**Aim:** Produce the listing below again, exactly as shown.

**Data lines:**

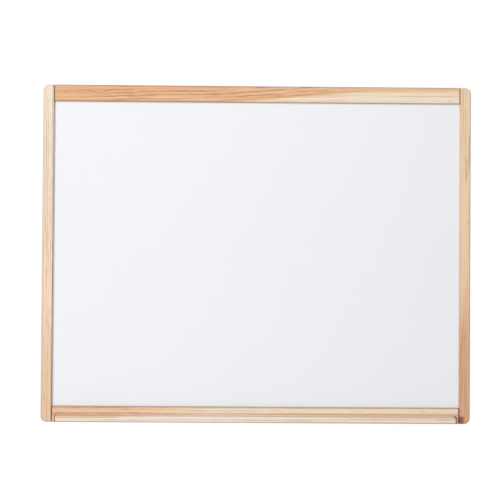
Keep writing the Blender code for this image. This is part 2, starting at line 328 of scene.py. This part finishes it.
class Softwood(Finish):
    """Varnished softwood. Growth rings lie round a pith beside or behind the piece, so they run on over its
    faces and ends. along, across and deep are a point's place along the grain, over the front and inwards,
    from the middle of the piece."""

    def __init__(self, name, node, upright):
        super().__init__(name, Coat_Weight=0.15, Coat_Roughness=0.3, Specular_IOR_Level=0.35)
        low, high = corners(node)
        self.middle, half = (low + high) / 2, (high - low) / 2
        x, y, z = self.place()
        self.world_deep = y
        x, y, z = x - self.middle.x, y - self.middle.y, z - self.middle.z
        self.along, self.across, self.deep = (z, x, y) if upright else (x, z, y)
        self.half_length, self.half_height = (half.z, half.x) if upright else (half.x, half.z)
        self.half_depth = half.y

    def stretched(self, along, across, detail=2.0, seed=0.0):
        """Noise with the given number of features a metre along the grain and across it."""
        return self.noise(
            self.along * along + seed, self.across * across + seed, self.deep * across, detail=detail,
        )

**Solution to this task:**
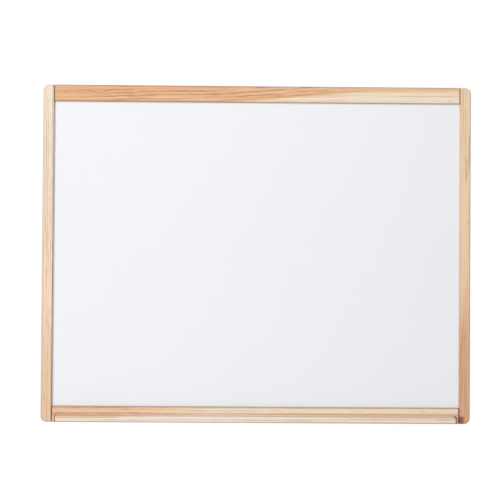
Keep writing the Blender code for this image. This is part 2, starting at line 328 of scene.py. This part finishes it.
class Softwood(Finish):
    """Varnished softwood. Growth rings lie round a pith beside or behind the piece, so they run on over its
    faces and ends. along, across and deep are a point's place along the grain, over the front and inwards,
    from the middle of the piece."""

    def __init__(self, name, node, upright):
        super().__init__(name, Coat_Weight=0.15, Coat_Roughness=0.3, Specular_IOR_Level=0.35)
        low, high = corners(node)
        self.middle, half = (low + high) / 2, (high - low) / 2
        x, y, z = self.place()
        self.world_deep = y
        x, y, z = x - self.middle.x, y - self.middle.y, z - self.middle.z
        self.along, self.across, self.deep = (z, x, y) if upright else (x, z, y)
        self.half_length, self.half_height = (half.z, half.x) if upright else (half.x, half.z)
        self.half_depth = half.y

    def stretched(self, along, across, detail=2.0, seed=0.0):
        """Noise with the given number of features a metre along the grain and across it."""
        return self.noise(
            self.along * along + seed, self.across * across + seed, self.deep * across, detail=detail,
        )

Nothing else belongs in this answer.